Rom. 11, 1-2.11-12.25-29
Sal. 93
Lc. 14, 1.7-11
Sal. 93
Lc. 14, 1.7-11
En la vida andamos muy llenos de vanidades y apariencias. El enemigo malo nos tienta y nos quiere seducir atacándonos precisamente por esos caminos de orgullo y vanidad. Prestigios, reconocimiento, sueños de grandeza ocultan quizá la realidad pobre que llevamos por dentro.
Aunque no tengamos, aparentamos tener; rodeamos la vida de brillos de oropeles ocultando quizá la pobreza de nuestro ser. Cuando no tenemos esa riqueza interior del ser en sí mismo, nos cubrimos de oropeles, de falsos brillos de oro que nada son y que pronto pasan y se desvanecen.
Cuando se nos quiere hacer pensar para que nos demos cuenta de lo que verdaderamente es importante en la vida, se nos dice que es más importante el ser que el tener. Lo que somos en nosotros mismos vale muchísimo más que todo lo que podamos poseer en lo exterior. Pero en nuestros sueños ambiciosos gastamos toda nuestra vida en tener y cuando no podemos tener en apariencias, pero no empleamos el más mínimo esfuerzo en cultivar nuestro ser interior.
Me ha dado pie a estos pensamientos lo que contemplamos hoy en el evangelio y lo que Jesús quiere enseñarnos. Lo habían invitado a comer ‘en la casa de un fariseo principal’ y observa cómo el resto de invitados poco menos que se da de codazos para ocupar los puestos de honor en la mesa del banquete.
Ya sabemos que el que lo había invitado era un fariseo muy importante y, como es de suponer, el resto de invitados tenían que amigos de este hombre y de su partido. Por otra parte, deduciendo de otros momento del evangelio, sabemos también cuál era el estilo de aquella gente; les gustaba las reverencias y reconocimientos, se ponían en pie en las sinagogas para rezar delante de todo el mundo y todos los vieran, poco menos que tocaban campanillas en las esquinas cuando iban a dar limosna para que todos supieran lo buenos y generosos que era, eran de los que buscaban primeros puestos y asientos de honor en cualquier reunión.
Jesús aprovecha la ocasión para darnos la lección; parte de la vida para dejarnos su mensaje. ‘Cuando te conviden a una boda, no te sientes en el puesto principal…’ les dice Jesús. ‘Vete a sentarte en el último puesto…’ ¡Qué vergüenza si te hacen ceder el puesto que has escogido porque hay otro más importante que tú!
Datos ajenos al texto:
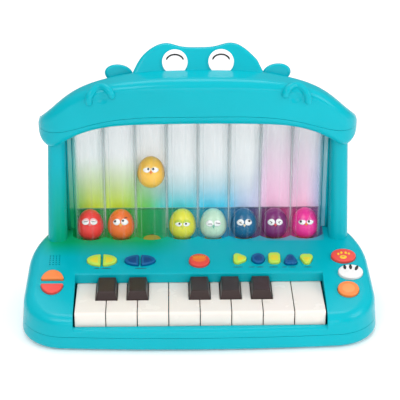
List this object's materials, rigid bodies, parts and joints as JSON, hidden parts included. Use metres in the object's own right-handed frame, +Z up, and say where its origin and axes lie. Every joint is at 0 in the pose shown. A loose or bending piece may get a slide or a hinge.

Si ocupas el último lugar puede venir el que te invitó y llevarte a un puesto mejor…
Y sentencia Jesús: ‘Porque todo el que se enaltece será humillado; y el que se humilla será enaltecido’. Es el estilo de Jesús que tiene que ser el estilo del cristiano. Lo podemos contemplar en muchos textos y lugares del evangelio. ‘Venid y aprended de mí que soy manso y humilde de corazón’, nos dice Jesús.
San Pablo nos habla de que siendo de categoría divina se despojó de su rango, se anonadó, se hizo como uno de tantos, se sometió a muerte de cruz… Y en la cena pascual lo vemos postrarse delante de los discípulos para lavarles los pies. ‘Me llamáis el Maestro y el Señor y en verdad lo soy. Pues si yo, el Maestro y el Señor, os he lavado los pies, así tenéis que lavaros los unos a los otros…’ Cuando los discípulos se pelean por los primeros puestos les dice que hay que hacerse los últimos, los servidores y esclavos de todos.
No nos valen las apariencias ni las vanidades. Nuestro estilo es el de la sencillez, la humildad, el servicio. Esa es nuestra verdadera grandeza si queremos seguir a Jesús, si queremos vivir a Jesús, como tiene que ser nuestro ideal.